Dr. Jackson, Code Name Doc, and Big Time Bones(R) and Danzig Connection Colt: Three were Pancho Villa Colts and all four had major talent. Bones went on to win two races after bowing a tendon. Bone's bow was directly attributable only to my own stupidity. Major error here. The regular jock was hurt out on the track the day we were to do a final breeze for Bone's first race. A substitute jock weighed 15 lbs more. I made the mistake of proceeding so we could get in the race, which was near the end of the year. Big mistake. Way too much weight for the little horse, and to compound things, after I had pounded into this new rider's head to abort if he failed to change leads in the stretch, that is exactly what happened. the idiot persevered with the horse. result bowed tendon. These horses suffered no other injuries over three years of training. All were sold when I had my accident.

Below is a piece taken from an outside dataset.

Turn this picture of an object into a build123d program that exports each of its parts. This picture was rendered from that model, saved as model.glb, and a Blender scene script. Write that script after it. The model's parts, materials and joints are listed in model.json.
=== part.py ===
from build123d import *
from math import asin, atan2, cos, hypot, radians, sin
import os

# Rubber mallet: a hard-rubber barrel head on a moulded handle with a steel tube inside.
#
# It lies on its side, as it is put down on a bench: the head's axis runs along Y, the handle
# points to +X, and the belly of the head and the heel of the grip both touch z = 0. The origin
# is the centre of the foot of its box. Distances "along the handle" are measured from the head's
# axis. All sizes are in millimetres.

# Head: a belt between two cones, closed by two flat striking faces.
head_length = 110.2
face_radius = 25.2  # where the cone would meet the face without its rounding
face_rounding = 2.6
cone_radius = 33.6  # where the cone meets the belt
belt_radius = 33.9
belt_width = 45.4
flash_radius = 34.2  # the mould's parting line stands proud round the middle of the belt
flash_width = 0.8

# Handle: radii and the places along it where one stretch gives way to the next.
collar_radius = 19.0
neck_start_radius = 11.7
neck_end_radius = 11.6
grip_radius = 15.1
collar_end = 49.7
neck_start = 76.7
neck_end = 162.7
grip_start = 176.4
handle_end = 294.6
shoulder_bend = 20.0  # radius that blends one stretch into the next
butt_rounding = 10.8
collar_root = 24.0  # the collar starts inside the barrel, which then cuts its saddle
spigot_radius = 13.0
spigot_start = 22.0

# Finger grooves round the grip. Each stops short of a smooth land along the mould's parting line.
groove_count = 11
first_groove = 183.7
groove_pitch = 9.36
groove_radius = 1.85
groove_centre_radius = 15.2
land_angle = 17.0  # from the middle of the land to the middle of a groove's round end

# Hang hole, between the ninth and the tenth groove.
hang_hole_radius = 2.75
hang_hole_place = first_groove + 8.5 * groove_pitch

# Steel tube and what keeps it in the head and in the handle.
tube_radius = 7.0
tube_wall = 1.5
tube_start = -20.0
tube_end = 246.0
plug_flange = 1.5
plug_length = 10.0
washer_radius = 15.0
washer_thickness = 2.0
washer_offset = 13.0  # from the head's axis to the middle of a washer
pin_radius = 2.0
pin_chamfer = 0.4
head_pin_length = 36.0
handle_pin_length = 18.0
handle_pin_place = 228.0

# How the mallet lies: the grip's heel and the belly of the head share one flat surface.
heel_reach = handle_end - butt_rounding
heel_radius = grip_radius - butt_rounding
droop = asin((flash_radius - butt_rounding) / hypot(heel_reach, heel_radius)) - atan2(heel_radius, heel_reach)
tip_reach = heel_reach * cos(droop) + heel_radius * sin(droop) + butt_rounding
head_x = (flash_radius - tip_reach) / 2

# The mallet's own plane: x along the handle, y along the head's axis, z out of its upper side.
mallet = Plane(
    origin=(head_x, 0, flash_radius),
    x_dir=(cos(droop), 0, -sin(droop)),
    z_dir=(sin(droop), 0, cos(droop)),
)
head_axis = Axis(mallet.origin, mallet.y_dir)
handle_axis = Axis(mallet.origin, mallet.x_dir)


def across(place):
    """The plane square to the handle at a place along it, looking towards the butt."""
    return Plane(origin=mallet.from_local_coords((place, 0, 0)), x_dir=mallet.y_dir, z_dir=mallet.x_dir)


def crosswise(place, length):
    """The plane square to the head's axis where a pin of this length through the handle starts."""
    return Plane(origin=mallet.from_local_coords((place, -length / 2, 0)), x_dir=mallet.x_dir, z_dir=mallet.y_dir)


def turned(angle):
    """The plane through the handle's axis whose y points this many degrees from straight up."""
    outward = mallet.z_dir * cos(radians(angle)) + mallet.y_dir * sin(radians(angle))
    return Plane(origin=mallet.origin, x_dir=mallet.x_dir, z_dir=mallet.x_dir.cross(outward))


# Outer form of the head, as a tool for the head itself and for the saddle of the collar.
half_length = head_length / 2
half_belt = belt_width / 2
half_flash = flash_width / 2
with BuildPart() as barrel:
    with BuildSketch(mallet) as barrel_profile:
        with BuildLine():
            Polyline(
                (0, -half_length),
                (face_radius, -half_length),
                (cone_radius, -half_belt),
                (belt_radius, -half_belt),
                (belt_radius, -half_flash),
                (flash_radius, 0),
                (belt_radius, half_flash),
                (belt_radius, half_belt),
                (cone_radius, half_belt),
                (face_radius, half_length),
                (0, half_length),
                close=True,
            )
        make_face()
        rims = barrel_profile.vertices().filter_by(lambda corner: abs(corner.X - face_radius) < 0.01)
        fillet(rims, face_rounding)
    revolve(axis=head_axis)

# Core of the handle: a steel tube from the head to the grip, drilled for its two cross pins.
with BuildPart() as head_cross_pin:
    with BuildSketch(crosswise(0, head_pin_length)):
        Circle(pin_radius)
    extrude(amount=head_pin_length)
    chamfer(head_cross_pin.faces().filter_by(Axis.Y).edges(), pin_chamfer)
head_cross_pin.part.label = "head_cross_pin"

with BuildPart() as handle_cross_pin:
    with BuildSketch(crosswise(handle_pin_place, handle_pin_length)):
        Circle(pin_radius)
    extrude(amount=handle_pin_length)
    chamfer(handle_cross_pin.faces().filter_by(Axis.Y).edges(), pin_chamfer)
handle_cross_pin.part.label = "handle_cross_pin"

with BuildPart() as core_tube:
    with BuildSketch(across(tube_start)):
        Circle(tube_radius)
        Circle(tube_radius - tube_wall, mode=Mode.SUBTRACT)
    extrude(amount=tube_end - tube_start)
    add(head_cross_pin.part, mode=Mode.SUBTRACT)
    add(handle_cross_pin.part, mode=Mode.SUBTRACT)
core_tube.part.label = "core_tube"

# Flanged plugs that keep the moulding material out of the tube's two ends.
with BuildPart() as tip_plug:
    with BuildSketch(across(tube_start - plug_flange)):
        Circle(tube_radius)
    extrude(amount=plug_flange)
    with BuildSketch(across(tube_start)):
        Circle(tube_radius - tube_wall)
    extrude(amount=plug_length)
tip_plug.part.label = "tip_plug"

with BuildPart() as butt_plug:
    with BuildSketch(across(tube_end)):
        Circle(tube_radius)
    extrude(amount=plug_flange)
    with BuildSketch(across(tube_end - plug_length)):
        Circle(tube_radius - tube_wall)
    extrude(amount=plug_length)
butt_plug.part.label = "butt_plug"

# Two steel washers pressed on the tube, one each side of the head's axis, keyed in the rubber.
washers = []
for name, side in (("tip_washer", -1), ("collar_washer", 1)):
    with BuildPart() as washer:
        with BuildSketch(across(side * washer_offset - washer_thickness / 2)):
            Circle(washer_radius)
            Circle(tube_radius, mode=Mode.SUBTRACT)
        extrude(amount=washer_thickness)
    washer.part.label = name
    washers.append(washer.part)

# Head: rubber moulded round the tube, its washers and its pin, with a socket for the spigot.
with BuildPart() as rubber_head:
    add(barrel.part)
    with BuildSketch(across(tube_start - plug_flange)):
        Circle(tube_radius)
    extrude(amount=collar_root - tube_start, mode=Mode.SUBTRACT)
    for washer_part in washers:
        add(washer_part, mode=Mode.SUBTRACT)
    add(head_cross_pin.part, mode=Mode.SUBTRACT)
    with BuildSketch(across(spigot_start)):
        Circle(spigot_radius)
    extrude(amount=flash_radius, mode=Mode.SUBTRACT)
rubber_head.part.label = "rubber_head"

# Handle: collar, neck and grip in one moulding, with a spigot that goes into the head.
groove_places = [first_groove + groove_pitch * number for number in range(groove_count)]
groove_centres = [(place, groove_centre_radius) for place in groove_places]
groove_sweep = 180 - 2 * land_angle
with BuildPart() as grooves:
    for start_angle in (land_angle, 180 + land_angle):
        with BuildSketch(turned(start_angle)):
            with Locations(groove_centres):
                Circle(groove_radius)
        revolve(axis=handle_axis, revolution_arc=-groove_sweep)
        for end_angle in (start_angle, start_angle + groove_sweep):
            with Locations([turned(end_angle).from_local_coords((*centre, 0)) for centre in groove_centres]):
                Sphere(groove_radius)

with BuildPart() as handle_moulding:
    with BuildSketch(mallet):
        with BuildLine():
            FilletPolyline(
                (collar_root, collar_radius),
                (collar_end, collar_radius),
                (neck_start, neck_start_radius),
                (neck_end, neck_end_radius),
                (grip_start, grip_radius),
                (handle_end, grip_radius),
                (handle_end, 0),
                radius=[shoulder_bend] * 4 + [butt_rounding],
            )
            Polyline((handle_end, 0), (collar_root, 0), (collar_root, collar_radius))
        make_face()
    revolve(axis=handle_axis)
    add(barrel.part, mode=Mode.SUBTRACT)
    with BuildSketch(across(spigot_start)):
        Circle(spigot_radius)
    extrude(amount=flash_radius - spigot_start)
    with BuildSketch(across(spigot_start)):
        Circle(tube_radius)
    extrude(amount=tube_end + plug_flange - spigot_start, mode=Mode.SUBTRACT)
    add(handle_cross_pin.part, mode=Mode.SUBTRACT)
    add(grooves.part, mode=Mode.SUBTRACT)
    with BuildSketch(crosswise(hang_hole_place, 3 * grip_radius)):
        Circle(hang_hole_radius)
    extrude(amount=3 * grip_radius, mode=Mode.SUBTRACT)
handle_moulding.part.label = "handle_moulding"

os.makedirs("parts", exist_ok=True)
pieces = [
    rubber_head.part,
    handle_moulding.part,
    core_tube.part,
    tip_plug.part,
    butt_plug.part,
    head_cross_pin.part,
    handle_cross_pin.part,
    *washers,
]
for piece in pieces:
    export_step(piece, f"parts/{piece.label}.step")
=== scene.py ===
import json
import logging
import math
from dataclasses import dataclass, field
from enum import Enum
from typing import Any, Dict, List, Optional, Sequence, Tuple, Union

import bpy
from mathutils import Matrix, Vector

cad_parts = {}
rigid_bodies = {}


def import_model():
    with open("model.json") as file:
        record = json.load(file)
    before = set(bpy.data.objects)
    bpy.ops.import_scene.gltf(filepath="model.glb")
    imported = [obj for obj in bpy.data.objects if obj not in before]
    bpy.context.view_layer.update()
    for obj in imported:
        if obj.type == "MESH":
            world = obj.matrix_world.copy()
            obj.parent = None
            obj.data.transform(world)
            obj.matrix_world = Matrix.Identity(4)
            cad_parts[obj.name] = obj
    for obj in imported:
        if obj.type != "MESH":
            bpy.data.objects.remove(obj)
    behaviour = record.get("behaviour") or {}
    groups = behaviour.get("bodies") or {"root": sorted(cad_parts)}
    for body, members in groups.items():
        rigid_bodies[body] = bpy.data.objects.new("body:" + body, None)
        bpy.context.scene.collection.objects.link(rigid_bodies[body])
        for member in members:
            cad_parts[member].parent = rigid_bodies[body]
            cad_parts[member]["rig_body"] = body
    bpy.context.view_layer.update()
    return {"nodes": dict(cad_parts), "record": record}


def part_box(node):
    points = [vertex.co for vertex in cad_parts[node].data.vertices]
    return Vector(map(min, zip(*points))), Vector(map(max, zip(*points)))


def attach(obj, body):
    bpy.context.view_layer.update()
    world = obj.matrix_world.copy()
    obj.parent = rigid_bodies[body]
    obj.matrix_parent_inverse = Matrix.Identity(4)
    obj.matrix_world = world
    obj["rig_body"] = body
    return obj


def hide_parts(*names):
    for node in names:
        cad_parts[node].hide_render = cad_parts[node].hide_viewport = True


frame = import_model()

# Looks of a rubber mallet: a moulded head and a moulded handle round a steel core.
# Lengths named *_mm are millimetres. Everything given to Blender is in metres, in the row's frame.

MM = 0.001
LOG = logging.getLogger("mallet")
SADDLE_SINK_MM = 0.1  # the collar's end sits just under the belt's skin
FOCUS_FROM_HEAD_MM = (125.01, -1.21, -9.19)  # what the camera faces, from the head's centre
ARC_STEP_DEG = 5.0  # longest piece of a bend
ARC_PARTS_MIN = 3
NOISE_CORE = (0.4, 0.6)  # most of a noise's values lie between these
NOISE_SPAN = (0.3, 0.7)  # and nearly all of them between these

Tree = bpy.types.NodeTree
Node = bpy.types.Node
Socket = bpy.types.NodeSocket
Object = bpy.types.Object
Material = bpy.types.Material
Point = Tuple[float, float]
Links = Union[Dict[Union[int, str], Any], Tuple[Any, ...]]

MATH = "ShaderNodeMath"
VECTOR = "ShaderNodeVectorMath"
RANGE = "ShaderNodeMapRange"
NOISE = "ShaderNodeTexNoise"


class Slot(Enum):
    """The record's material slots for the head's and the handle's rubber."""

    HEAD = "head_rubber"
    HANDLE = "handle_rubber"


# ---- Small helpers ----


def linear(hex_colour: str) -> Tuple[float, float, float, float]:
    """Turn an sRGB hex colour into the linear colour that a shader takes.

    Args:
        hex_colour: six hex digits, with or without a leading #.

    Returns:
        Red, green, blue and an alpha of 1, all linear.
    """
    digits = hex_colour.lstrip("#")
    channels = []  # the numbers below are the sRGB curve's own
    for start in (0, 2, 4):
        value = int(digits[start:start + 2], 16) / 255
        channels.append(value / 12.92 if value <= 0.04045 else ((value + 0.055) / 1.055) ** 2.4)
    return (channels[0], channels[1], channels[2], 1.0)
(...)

Acesmash: Another that I thought early would be a break through horse. Tremendous athlete who turned into fat pig as he aged. My injury prevented early racing. Trained five years steadily without a scratch

Today's Training:
2/6/07: Mild exercise riderless pasture romp in bad ground conditions
2/7/07 Rest due to frigid weather
2/8/07 I was very pleased with today's result. The ground had softened some. We got some decent riderless speed out in the pasture, then came back in the paddock and went a few rounds. A good strengthening day to get back on track. Did some bellying with Art under tack.

2 Comments:

Anonymous Anonymous said...

I've been reading this with interest and was wondering why you have not applied for your own trainer's license. Can't wait to read more.

2/10/07, 8:23 PM  
Blogger rather rapid said...

I got my trainer's license at Lincoln in 1999. Nebraska requires written test only. The Steward said they give a lot of tests at Lincoln and Columbus and never see them again. It was pretty good to walk out of that office a "trainer".

Txs for the comment. I'd like this weather to clear up so i have something to write about!